TASK REQUIREMENTS
Restate, exactly and only, the lines from the first through the line containing "wiring of a".

DATASET CONTENT
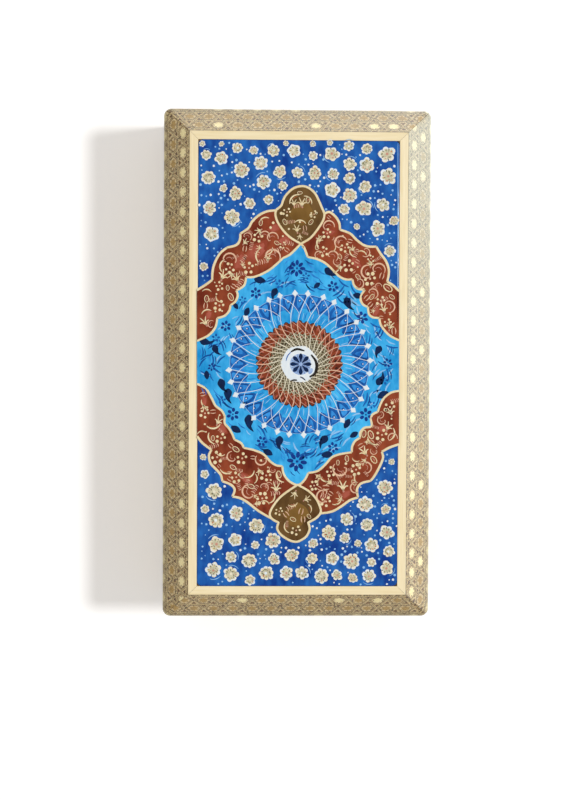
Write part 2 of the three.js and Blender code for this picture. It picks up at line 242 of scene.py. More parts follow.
class Group(Wiring):
    """The wiring of a node group with named inputs and outputs."""

    def __init__(self, name: str, kind: str, takes: Sockets, gives: Sockets) -> None:
        """Starts the group.

        Args:
            name: The group's name.
            kind: The type of its tree.
            takes: The names of its inputs, by their kind.
            gives: The names of its outputs.
        """
        super().__init__(bpy.data.node_groups.new(name, kind))
        for way, sockets in (("INPUT", takes), ("OUTPUT", gives)):
            for socket, labels in sockets.items():
                for label in labels:
                    self.tree.interface.new_socket(name=label, in_out=way, socket_type=socket.value)
        self.got = self.add("NodeGroupInput").outputs
        self.out = self.add("NodeGroupOutput").inputs

    def give(self, **values: object) -> NodeTree:
        """Feeds the group's outputs.

        Args:
            **values: What goes into them, by name.

        Returns:
            The group's tree.
        """
        for name, value in values.items():
            self.feed(self.out[name], value)
        return self.tree


COLOUR_AND_RELIEF: Sockets = {Socket.COLOUR: ["Colour"], Socket.NUMBER: ["Relief"]}


@cache
def brushwork() -> NodeTree:
    """Two close colours laid unevenly in strokes, with a slight relief. Its Vector is in millimetres.

    Returns:
        The group's tree.
    """
    takes = {
        Socket.VECTOR: ["Vector"],
        Socket.COLOUR: ["Main", "Other"],
        Socket.NUMBER: ["Stroke", "Amount"],
    }
    w = Group("Brushwork", "ShaderNodeTree", takes, COLOUR_AND_RELIEF)
    stroke = w.noise(w.vector("MULTIPLY", w.got["Vector"], (0.45, 1.0, 1.0)), w.got["Stroke"], 4.0)
    cloud = w.noise(w.got["Vector"], w.times(w.got["Stroke"], 0.23), 2.0)
    both = w.plus(w.times(stroke, 0.45), w.times(cloud, 0.55))
    share = w.times(w.ramp(both, 0.36, 0.64), w.got["Amount"])
    return w.give(Colour=w.mix(share, w.got["Main"], w.got["Other"]), Relief=stroke)


@cache
def grain() -> NodeTree:
    """Long fibres along X of its Vector, which is in millimetres, with broad growth bands across them.

    Returns:
        The group's tree.
    """
    takes = {
        Socket.VECTOR: ["Vector"],
        Socket.COLOUR: ["Light", "Dark"],
        Socket.NUMBER: ["Fibre", "Band", "Contrast"],
    }
    w = Group("Grain", "ShaderNodeTree", takes, COLOUR_AND_RELIEF)
    place = w.got["Vector"]
    fibres = w.noise(w.vector("MULTIPLY", place, (0.06, 1.0, 1.0)), w.got["Fibre"], 3.0)
    sway = w.noise(w.vector("MULTIPLY", place, (0.02, 0.08, 0.08)), 1.0, 1.0)
    moved = w.vector("ADD", place, w.vector("SCALE", (0.0, 9.0, 6.3), sway))
    bands = w.noise(w.vector("MULTIPLY", moved, (0.01, 1.0, 1.0)), w.got["Band"], 2.0)
    both = w.plus(w.times(fibres, 0.5), w.times(bands, 0.5))
    share = w.times(w.ramp(both, 0.36, 0.64), w.got["Contrast"])
    return w.give(Colour=w.mix(share, w.got["Light"], w.got["Dark"]), Relief=fibres)


@cache
def lacquer() -> NodeTree:
    """The normal of a hand-laid lacquer: a low swell over the relief of what lies below it.

    Returns:
        The group's tree.
    """
    takes = {Socket.VECTOR: ["Vector"], Socket.NUMBER: ["Relief", "Swell", "Show Through"]}
    w = Group("Lacquer", "ShaderNodeTree", takes, {Socket.VECTOR: ["Normal"]})
    swell = w.times(w.noise(w.got["Vector"], 0.16, 1.0), w.got["Swell"])
    return w.give(Normal=w.bump(w.plus(swell, w.times(w.got["Relief"], w.got["Show Through"])), MM))


@cache
def tessera() -> NodeTree:
    """The colour of one little stick in the marquetry, with the dark glue line round it.

    Painted shade greys the lid's arris, and a painted sheen pales the faces towards the lamp-side front.

    Returns:
        The group's tree.
    """
    takes = {Socket.COLOUR: ["Light", "Dark", "Glue"], Socket.NUMBER: ["Glue Line"]}
    w = Group("Tessera", "ShaderNodeTree", takes, {Socket.COLOUR: ["Colour"], Socket.NUMBER: ["Inside"]})
    tint, star = (w.add("ShaderNodeAttribute", attribute_name=n).outputs["Fac"] for n in ("tint", "star"))
    wood = w.mix(w.plus(w.times(tint, 0.8), w.times(star, 0.2)), w.got["Light"], w.got["Dark"])
    spot = w.parts(w.millimetres())
    inset_x = w.minus(LENGTH / 2, w.math("ABSOLUTE", spot["X"]))
    inset_y = w.minus(WIDTH / 2, w.math("ABSOLUTE", spot["Y"]))
    edge_near = w.ramp(w.times(w.math("MINIMUM", inset_x, inset_y), -1.0), -2.6, -0.6)
    # Painted shade: the lid's arris and the top of its skirt are greyed and darkened towards 8e8058.
    painted_arris_shade = w.times(edge_near, w.ramp(spot["Z"], 47.0, 51.0))
    wood = w.mix(w.times(painted_arris_shade, 0.5), wood, colour_of("8e8058"))
    # Painted sheen: faces towards the front, the lamp's side, are paled, more so towards the box's right end.
    to_front = w.ramp(w.times(w.parts(w.on_object("Normal"))["Y"], -1.0), 0.3, 0.6)
    painted_front_sheen = w.times(to_front, w.ramp(spot["X"], -60.0, 70.0))
    wood = w.mix(w.times(painted_front_sheen, 0.42), wood, colour_of("d2d6c2"))
    corner = w.parts(w.add("ShaderNodeUVMap", uv_map="stick").outputs[0])
    third = w.minus(w.minus(1.0, corner[0]), corner[1])
    edge = w.math("MINIMUM", w.math("MINIMUM", corner[0], corner[1]), third)
    inside = w.math("SMOOTH_MAX", w.math("DIVIDE", edge, w.got["Glue Line"]), 0.0, 0.05)
    inside = w.math("MINIMUM", inside, 1.0)
    return w.give(Colour=w.mix(inside, w.got["Glue"], wood), Inside=inside)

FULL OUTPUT
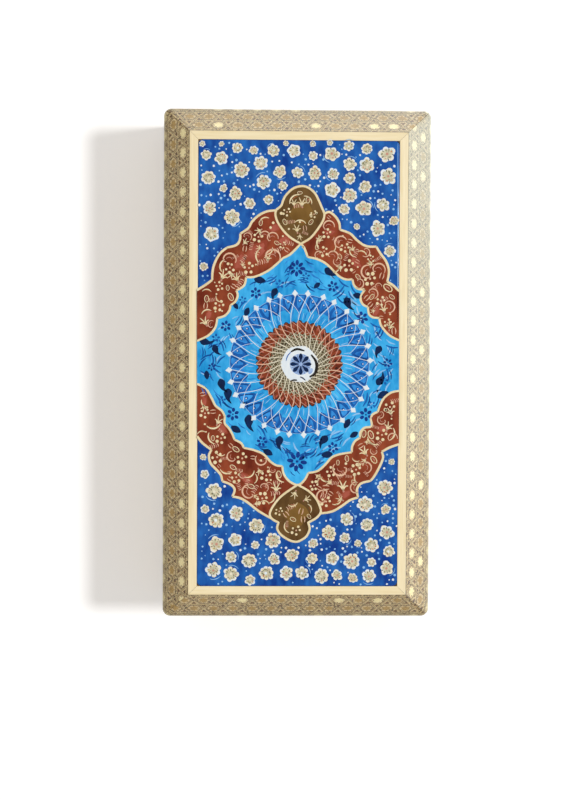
Write part 2 of the three.js and Blender code for this picture. It picks up at line 242 of scene.py. More parts follow.
class Group(Wiring):
    """The wiring of a node group with named inputs and outputs."""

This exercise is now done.